Among the attendees, according to Shekhovtsov, were several people who would later play a key role in the Russian-backed “Donetsk People’s Republic,” one of the separatist territories in Eastern Ukraine.

Dugin’s vision of Eurasia meant Russia regaining full control of the Crimean peninsula, with its access to the Black Sea. And in an interview, Knyrik made clear this was his strategy too. “Our first priority is to focus on creating an empire,” he said. “The first thing to do, is to tear Crimea away from Ukraine in order to save it. To attach it to the empire.”

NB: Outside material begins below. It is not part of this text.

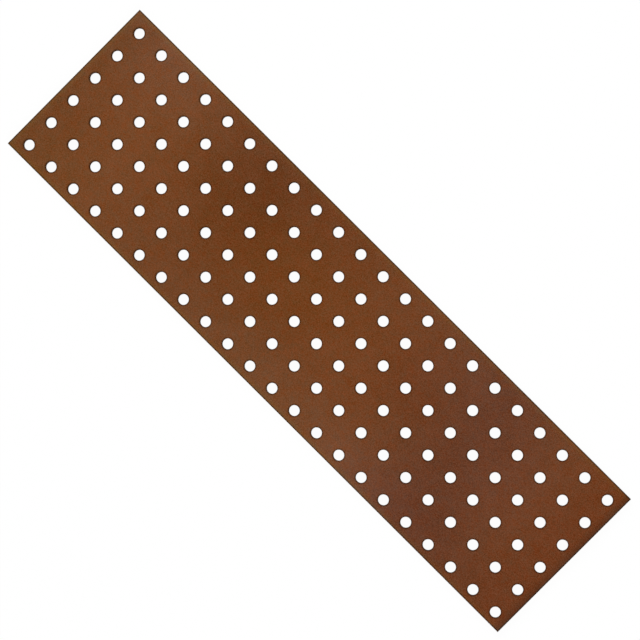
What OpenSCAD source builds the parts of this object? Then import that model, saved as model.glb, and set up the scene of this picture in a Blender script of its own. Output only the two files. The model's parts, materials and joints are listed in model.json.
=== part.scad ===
// Prototype board: one bare sheet of brown paper-phenolic laminate, sheared to
// size and punched all over with a square grid of plain holes.
//
// X runs along the board and Y across it. The origin is on the underside, at
// the centre of the hole grid, so every hole lies a whole or half pitch away.

/* [Hole grid] */
// Number of holes along the board
holes_long = 22; // [2:1:40]
// Number of holes across the board
holes_wide = 6; // [2:1:18]
// Distance between neighbouring hole centres, the same along and across
pitch = 6.731; // [5:0.001:12]
// Diameter of the straight wall of each hole
hole_d = 2.33; // [0.8:0.01:3]

/* [Sheet] */
// Thickness of the laminate
sheet_t = 1.575; // [0.8:0.005:3.2]
// Left edge of the board to the first hole centres
margin_left = 3.55; // [2:0.05:12]
// Right edge of the board to the last hole centres
margin_right = 3.35; // [2:0.05:12]
// Back edge of the board to the back row of hole centres
margin_back = 3.7; // [2:0.05:12]
// Front edge to the front row at the left end: the front cut is a little askew
margin_front_left = 3.05; // [2:0.05:12]
// Front edge to the front row at the right end
margin_front_right = 2.65; // [2:0.05:12]

/* [Sheared edges] */
// Radius that the shear blade rolls along the top edges of the sheet
edge_roll_r = 0.15; // [0.05:0.01:0.3]
// Bevel that the cut leaves where it breaks out along the bottom edges
edge_break = 0.06; // [0.02:0.01:0.2]

/* [Punched holes] */
// Radius of the rolled-in lip round each hole, where the punch enters
lip_r = 0.1; // [0.02:0.01:0.2]
// Height of the cone that breaks out round each hole on the underside
breakout_h = 0.4; // [0.05:0.05:0.5]
// How far that cone widens the hole at the underside, on the radius
breakout_flare = 0.07; // [0.01:0.01:0.2]

/* [Hidden] */
$fn = 96;

grid_l = (holes_long - 1) * pitch;
grid_w = (holes_wide - 1) * pitch;
left_x = -grid_l / 2 - margin_left;
right_x = grid_l / 2 + margin_right;
back_y = grid_w / 2 + margin_back;
front_left_y = -grid_w / 2 - margin_front_left;
front_right_y = -grid_w / 2 - margin_front_right;

// The four corners of the sheet, counter-clockwise from the front left
corners = [
    [left_x, front_left_y],
    [right_x, front_right_y],
    [right_x, back_y],
    [left_x, back_y]
];

hole_r = hole_d / 2;
// How far a cutter runs past the face that it opens
past = 0.5;

// Section of the strip that the shear takes off along one edge of the sheet,
// with the sheet on its right: a rolled corner above, a small bevel below.
module shear_section() {
    difference() {
        translate([-past, sheet_t - edge_roll_r])
            square([past + edge_roll_r, edge_roll_r + past]);
        translate([edge_roll_r, sheet_t - edge_roll_r])
            circle(edge_roll_r);
    }
    polygon([
        [-past, -past],
        [edge_break + past, -past],
        [-past, edge_break + past]
    ]);
}

// That strip, laid along the edge from corner a to corner b
module shear_cut(a, b) {
    run = b - a;
    translate([a.x, a.y, 0])
        rotate(atan2(run.y, run.x))
            translate([-past, 0, 0])
                rotate([90, 0, 90])
                    linear_extrude(norm(run) + 2 * past)
                        shear_section();
}

// The bare sheet, sheared on all four sides
module sheared_sheet() {
    difference() {
        linear_extrude(sheet_t)
            polygon(corners);
        for (i = [0 : 3])
            shear_cut(corners[i], corners[(i + 1) % 4]);
    }
}

// Half section of what one stroke of the punch takes out, from the hole's axis
// outwards: the cone that breaks out below, a straight wall, a rolled-in lip.
module punch_section() {
    breakout_slope = breakout_flare / breakout_h;
    difference() {
        polygon([
            [0, -past],
            [hole_r + breakout_flare + past * breakout_slope, -past],
            [hole_r, breakout_h],
            [hole_r, sheet_t - lip_r],
            [hole_r + lip_r, sheet_t - lip_r],
            [hole_r + lip_r, sheet_t + past],
            [0, sheet_t + past]
        ]);
        translate([hole_r + lip_r, sheet_t - lip_r])
            circle(lip_r);
    }
}

// One stroke of the punch at every crossing of the grid
module punched_grid() {
    for (i = [0 : holes_long - 1], j = [0 : holes_wide - 1])
        translate([i * pitch - grid_l / 2, j * pitch - grid_w / 2, 0])
            rotate_extrude()
                punch_section();
}

module perforated_board() {
    color("#6f4226")
        difference() {
            sheared_sheet();
            punched_grid();
        }
}

perforated_board();
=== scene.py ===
import json
import math

import bmesh
import bpy
import numpy as np
from mathutils import Matrix, Vector


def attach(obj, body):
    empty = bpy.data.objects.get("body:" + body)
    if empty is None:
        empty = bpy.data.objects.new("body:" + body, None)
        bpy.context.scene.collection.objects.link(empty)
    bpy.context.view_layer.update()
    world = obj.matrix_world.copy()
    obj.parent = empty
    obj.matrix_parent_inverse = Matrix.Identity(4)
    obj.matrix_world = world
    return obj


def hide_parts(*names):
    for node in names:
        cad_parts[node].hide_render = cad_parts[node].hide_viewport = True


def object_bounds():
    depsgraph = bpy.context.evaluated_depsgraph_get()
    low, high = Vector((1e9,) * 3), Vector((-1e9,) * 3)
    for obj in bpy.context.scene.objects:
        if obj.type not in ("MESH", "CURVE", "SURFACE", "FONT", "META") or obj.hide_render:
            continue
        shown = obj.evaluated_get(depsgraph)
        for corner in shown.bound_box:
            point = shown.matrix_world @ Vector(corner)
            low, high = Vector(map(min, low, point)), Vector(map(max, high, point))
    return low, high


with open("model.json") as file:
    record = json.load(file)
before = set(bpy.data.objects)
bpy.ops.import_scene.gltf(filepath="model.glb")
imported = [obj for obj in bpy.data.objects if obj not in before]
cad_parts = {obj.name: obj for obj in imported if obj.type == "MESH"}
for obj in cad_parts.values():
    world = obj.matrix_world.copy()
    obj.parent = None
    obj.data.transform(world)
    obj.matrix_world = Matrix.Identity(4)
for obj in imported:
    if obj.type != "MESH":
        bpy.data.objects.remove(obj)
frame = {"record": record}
cadLow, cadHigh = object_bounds()
print("frame loaded, CAD box in mm", [round(1000 * v, 2) for v in cadHigh - cadLow])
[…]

Putin annexed Crimea in 2014

Even before Moscow annexed the peninsula in 2014, Knyrik was active on Vkontakte, Russia’s equivalent of Facebook, mobilizing support for Russian intervention.

Today Knyrik wears several hats, in addition to his News Front job. He has followed his father in becoming a deputy on the same city council, and he is also chairman of the Crimean branch of Russia’s far-right Rodina party.

It is one of the smaller parties in the Russian Duma or parliament, and espouses an ideology of patriotism and greater state involvement in the economy. And through the Rodina party and his news agency, Knyrik has indirect links to President Vladimir Putin himself. One of the party’s founders, Sergei Glazyev, is an adviser to the Russian leader, as well as a long-time friend of Knyrik’s News Front co-founder, Mikhail Sinelin.

For a relatively small operation, News Front appears to be having significant impact. According to the Atlantic Council, a Washington-based think tank that tracks disinformation and propaganda campaigns, News Front is one of the most active amplifiers of disinformation in Germany, along with RT and Sputnik.

But rather than focusing so much on Russia, Knyrik says the West should be looking at its own record on freedom of expression. In his view, all the criticism it used to direct at the Soviet Union now applies to the U.S. and Europe. “There is total censorship and total absence of freedom of speech,” he said.

The West’s real goal, said Knyrik, is “to start a real war after the information war.”